DocsGPT icon indicating copy to clipboard operation
DocsGPT copied to clipboard

πŸš€ Feature: Use S3- bucket as the vector store

Open jolo-dev opened this issue 2 years ago β€’ 17 comments

πŸ”– Feature description

The user should be able to add an S3 bucket for storing and accessing their documents.

🎀 Why is this feature needed ?

The documents are not just stored in the cloud but are also easier to share. That would reduce the storage usage on your hard drive.

✌️ How do you aim to achieve this?

In order to store documents in an S3, you can pass a variable S3_STORE=my-bucket-name via the .env file. However, if you are running the application on your local machine, you will need to provide AWS credentials. The good news is that you can choose how to provide these credentials: https://boto3.amazonaws.com/v1/documentation/api/latest/guide/credentials.html

When running scripts, the result should be uploaded to the given S3-bucket.
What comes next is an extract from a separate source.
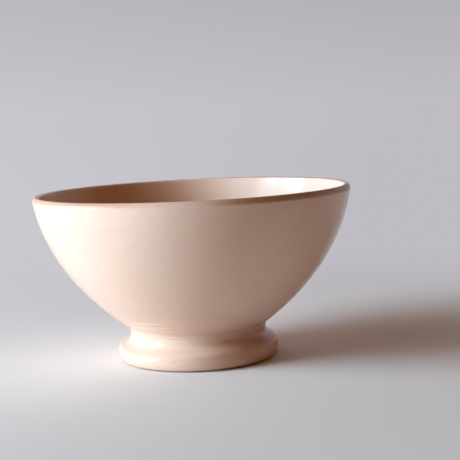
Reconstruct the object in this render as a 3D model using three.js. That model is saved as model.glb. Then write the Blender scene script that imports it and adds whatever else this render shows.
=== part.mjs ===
// A cafe au lait bowl: a thrown earthenware bowl that stands on a hollow pedestal foot.
// The foot is thrown by itself and stuck under the bowl with a thin ring of slip, then the whole is glazed pale pink.
// Millimetres, +Z up. The origin is the centre of the foot's resting face, so the bowl stands on z = 0.
import * as THREE from 'three';

// Overall sizes
const rimDiameter = 140; // across the lower edge of the lip's band, the widest place
const overallHeight = 75.3;

// Lip: a band that leans inward from its lower edge to the crest, then a narrow top that falls to the inner edge
const lipBandHeight = 2.4;
const lipBandInset = 1.2;
const lipBandBulge = 0.3; // how far the band swells out of a straight line
const lipTopWidth = 1.7;
const lipTopFall = 0.4;

// Wall, measured square to its outer side
const wallAtLip = 3.1;
const wallAtFoot = 6;
const floorThickness = 5;

// Foot
const footHeight = 14.4;
const footDiameter = 71.6; // across the roll, its widest place
const neckInset = 5.5; // from the roll's widest place in to the neck
const neckStart = 11.7; // height at which the flare has turned upright and the neck begins
const rollHeight = 5.5; // height of the roll's widest place
const kneeHeight = 1.1; // the roll is pulled in below this height
const tuckInset = 5.6; // from the roll's widest place in to the resting ring
const restingRingWidth = 2.6;
const restingRingBevel = 0.6;
const neckWall = 4.8;

// Slip joint
const slipThickness = 0.4;
const slipSetback = 0.15; // the wiped slip stays this far behind the faces of the neck and the bore

// Underside of the bowl, inside the foot: a shallow dome that hangs down from the seat
const undersideDrop = 3.3;

// Shape of the curves: leans are degrees from upright, the other values are shares of the stretch that they bend
const bellyLeanAtFoot = 55.2;
const bellyLeanAtLip = 9.55;
const bellyLowerFullness = 0.33;
const bellyUpperFullness = 0.544;
const coveFullness = 0.57;
const shoulderFullness = 0.66;
const soleFullness = 0.85;
const wellFullness = 0.5;
const wellStartFullness = 0.2;

// Fineness of the faceted surfaces
const facetsAround = 72;
const bellySteps = 18;
const insideSteps = 14;
const wellSteps = 7;
const undersideSteps = 5;
const flareSteps = 10;
const tuckSteps = 7;
const lipSteps = 3;

// Worked out from the sizes above
const rimRadius = rimDiameter / 2;
const lipEdgeHeight = overallHeight - lipBandHeight;
const footRadius = footDiameter / 2;
const neckRadius = footRadius - neckInset;
const boreTopRadius = neckRadius - neckWall;
const restingRingRadius = footRadius - tuckInset;
const seatHeight = footHeight + slipThickness;

const point = (radius, height) => new THREE.Vector2(radius, height);

// A step away from a point, at a lean from upright: a positive lean goes outward as it rises.
function along(start, leanDegrees, length) {
  const lean = THREE.MathUtils.degToRad(leanDegrees);
  return point(start.x + length * Math.sin(lean), start.y + length * Math.cos(lean));
}

// The belly's outside, one curve from the seam with the neck up to the lip's lower edge.
function bellyCurve() {
  const seam = point(neckRadius, seatHeight);
  const lipEdge = point(rimRadius, lipEdgeHeight);
  const lowerPull = bellyLowerFullness * (rimRadius - neckRadius);
  const upperPull = bellyUpperFullness * (lipEdgeHeight - seatHeight);
  return new THREE.CubicBezierCurve(
    seam,
    along(seam, bellyLeanAtFoot, lowerPull),
    along(lipEdge, bellyLeanAtLip, -upperPull),
    lipEdge,
  );
}

// The lip, from its lower edge over the crest to its inner edge.
function lipPoints() {
  const lipEdge = point(rimRadius, lipEdgeHeight);
  const crest = point(rimRadius - lipBandInset, overallHeight);
  const innerEdge = point(crest.x - lipTopWidth, overallHeight - lipTopFall);
  const bandSwell = point(
    (lipEdge.x + crest.x) / 2 + lipBandBulge,
    (lipEdge.y + crest.y) / 2 + lipBandBulge,
  );
  const band = new THREE.QuadraticBezierCurve(lipEdge, bandSwell, crest);
  return [...band.getPoints(lipSteps).slice(1), innerEdge];
}

// The inside of the wall: the belly's outside moved inward by the wall, which thickens from the lip to the foot.
function insideWallPoints(belly) {
  const points = [];
  for (let step = insideSteps; step >= 0; step -= 1) {
    const share = step / insideSteps;
    const outside = belly.getPoint(share);
    const rise = belly.getTangent(share);
    const wall = THREE.MathUtils.lerp(wallAtFoot, wallAtLip, share);
    points.push(point(outside.x - rise.y * wall, outside.y + rise.x * wall));
  }
  return points;
}

// The well: it carries on from the inside of the wall and lies level at the bowl's axis.
function wellPoints(wallEnd, belly) {
  const rise = belly.getTangent(0);
  const pull = wellFullness * wallEnd.x;
  const startPull = wellStartFullness * wallEnd.x;
  const floorHeight = seatHeight - undersideDrop + floorThickness;
  const well = new THREE.CubicBezierCurve(
    wallEnd,
    point(wallEnd.x - rise.x * startPull, wallEnd.y - rise.y * startPull),
    point(pull, floorHeight),
    point(0, floorHeight),
  );
  return well.getPoints(wellSteps).slice(1);
}

// The underside inside the foot: an arc of a circle from the axis up to the inner edge of the seat.
function undersidePoints() {
  const arcRadius = (boreTopRadius ** 2 + undersideDrop ** 2) / (2 * undersideDrop);
  const halfAngle = Math.asin(boreTopRadius / arcRadius);
  const points = [];
  for (let step = 0; step <= undersideSteps; step += 1) {
    const angle = (halfAngle * step) / undersideSteps;
    const height = seatHeight - undersideDrop + arcRadius * (1 - Math.cos(angle));
    points.push(point(arcRadius * Math.sin(angle), height));
  }
  return points;
}

// A solid of revolution. A closed ring repeats its first point at its end.
function turned(name, profile, material) {
  const mesh = new THREE.Mesh(new THREE.LatheGeometry(profile, facetsAround), material);
  mesh.name = name;
  // A lathe turns its profile about Y, so the piece is stood up along Z.
  mesh.rotation.x = Math.PI / 2;
  return mesh;
}

const pinkGlaze = new THREE.MeshStandardMaterial({ color: 0xeccfc1, roughness: 0.14, metalness: 0 });
const footGlaze = new THREE.MeshStandardMaterial({ color: 0xeacbbb, roughness: 0.16, metalness: 0 });
const bareClay = new THREE.MeshStandardMaterial({ color: 0xc99a7c, roughness: 0.85, metalness: 0 });

// Bowl body: wall, lip, well, underside and the flat seat ring that the foot is stuck to.
function makeBowlBody() {
  const belly = bellyCurve();
  const inside = insideWallPoints(belly);
  const wallEnd = inside[inside.length - 1];
  const profile = [
    ...undersidePoints(),
    ...belly.getPoints(bellySteps),
    ...lipPoints(),
    ...inside,
    ...wellPoints(wallEnd, belly),
  ];
  return turned('bowl_body', profile, pinkGlaze);
}

// Slip joint: a flat ring between the top of the foot and the bowl's seat.
function makeSlipJoint() {
  const outer = neckRadius - slipSetback;
  const inner = boreTopRadius + slipSetback;
  const profile = [
    point(inner, footHeight),
    point(outer, footHeight),
    point(outer, seatHeight),
    point(inner, seatHeight),
    point(inner, footHeight),
  ];
  return turned('slip_joint', profile, bareClay);
}

// Pedestal foot: resting ring, tucked roll, shoulder and cove, neck, and the bore that leaves it hollow.
function makePedestalFoot() {
  const roll = point(footRadius, rollHeight);
  const neck = point(neckRadius, neckStart);
  const flareRise = neckStart - rollHeight;
  const tuck = new THREE.CubicBezierCurve(
    point(restingRingRadius, 0),
    point(restingRingRadius + soleFullness * tuckInset, 0),
    point(footRadius, kneeHeight),
    roll,
  );
  const flare = new THREE.CubicBezierCurve(
    roll,
    point(footRadius, rollHeight + shoulderFullness * flareRise),
    point(neckRadius, neckStart - coveFullness * flareRise),
    neck,
  );
  const ringInner = restingRingRadius - restingRingWidth;
  const profile = [
    ...tuck.getPoints(tuckSteps),
    ...flare.getPoints(flareSteps).slice(1),
    point(neckRadius, footHeight),
    point(boreTopRadius, footHeight),
    point(ringInner - restingRingBevel, restingRingBevel),
    point(ringInner, 0),
    point(restingRingRadius, 0),
  ];
  return turned('pedestal_foot', profile, footGlaze);
}

const bowl = new THREE.Group();
bowl.name = 'cafe_au_lait_bowl';
bowl.add(makeBowlBody());
bowl.add(makeSlipJoint());
bowl.add(makePedestalFoot());

export default bowl;
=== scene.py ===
import math

import bpy
import numpy as np
from mathutils import Matrix, Vector


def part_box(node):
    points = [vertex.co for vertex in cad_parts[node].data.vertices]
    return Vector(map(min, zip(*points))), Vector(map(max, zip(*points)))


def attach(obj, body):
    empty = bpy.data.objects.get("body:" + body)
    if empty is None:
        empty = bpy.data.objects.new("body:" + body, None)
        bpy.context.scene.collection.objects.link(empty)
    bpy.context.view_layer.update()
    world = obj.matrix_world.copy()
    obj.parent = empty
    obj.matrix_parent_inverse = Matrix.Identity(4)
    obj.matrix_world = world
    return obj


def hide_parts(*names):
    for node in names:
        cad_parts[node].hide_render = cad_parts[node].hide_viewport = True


# A footed breakfast bowl in pale pink glaze: the thrown bowl, its pedestal foot, the slip that joins
# them and the glaze in the seam. Shapes are (radius, height) profiles in millimetres, turned round the
# bowl's axis.

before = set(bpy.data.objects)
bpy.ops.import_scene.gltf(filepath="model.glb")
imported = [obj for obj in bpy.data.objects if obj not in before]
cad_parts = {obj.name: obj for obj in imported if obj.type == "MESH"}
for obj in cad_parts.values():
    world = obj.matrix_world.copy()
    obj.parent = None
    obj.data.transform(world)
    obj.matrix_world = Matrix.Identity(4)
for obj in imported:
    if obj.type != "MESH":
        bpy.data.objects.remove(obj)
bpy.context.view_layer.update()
print("frame loaded:", ", ".join(sorted(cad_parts)))

mm = 0.001  # in metres


# Sizes of a node of the frame in millimetres: its greatest radius, its lowest and its highest point.
def nodeSizes(nodeName):
    low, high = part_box(nodeName)
    return high.x / mm, low.z / mm, high.z / mm


rimRadius, undersideHeight, overallHeight = nodeSizes("bowl_body")
slipRadius, footHeight, seatHeight = nodeSizes("slip_joint")
footRadius = nodeSizes("pedestal_foot")[0]


# A Bezier curve of any degree: its control points weighted by the Bernstein polynomials of the share
# along it.
def bezier(controls, share):
    controls = np.asarray(controls, float)
    degree = len(controls) - 1
    share = np.asarray(share, float)[:, None]
    order = np.arange(degree + 1)
    weights = np.array([math.comb(degree, k) for k in order])
    weights = weights * share ** order * (1 - share) ** (degree - order)
    return weights @ controls


# A step away from a point, at a lean in degrees from upright; a positive lean goes outward as it rises.
def leaning(start, lean, length):
    lean = math.radians(lean)
    return start + length * np.array([math.sin(lean), math.cos(lean)])


# Points at equal steps along a line of points, by linear interpolation over the distance travelled.
def evenly(points, step):
    travelled = np.concatenate([[0], np.cumsum(np.hypot(*np.diff(points, axis=0).T))])
    wanted = np.linspace(0, travelled[-1], int(travelled[-1] / step) + 1)
    return np.column_stack([np.interp(wanted, travelled, points[:, k]) for k in (0, 1)])


# The unit normal on the right of the way that the profile runs: its tangent turned by a quarter, which
# points outward.
def outwardNormals(profile, closed):
    padded = np.vstack([profile[-2:-1], profile, profile[1:2]]) if closed else profile
    along = np.gradient(padded, axis=0)
    along = along[1:-1] if closed else along
    along /= np.maximum(np.hypot(*along.T), 1e-9)[:, None]
    return np.column_stack([along[:, 1], -along[:, 0]])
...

The store in the application should access the documents from the S3-bucket.

It could look like this


from langchain.embeddings import OpenAIEmbeddings
from langchain.vectorstores import FAISS
from langchain.document_loaders import S3Loader

embeddings = OpenAIEmbeddings() 

if(os.getenv("S3_STORE")):
  loader = S3Loader(os.getenv("S3_STORE"))
  documents = loader.load()

faiss_index = FAISS.from_documents(documents, embeddings) 

# Save index to S3
faiss_index.save(os.getenv("S3_STORE") + "/faiss-index")

# Load index from S3 
faiss_index = FAISS.load(os.getenv("S3_STORE") + "/faiss-index")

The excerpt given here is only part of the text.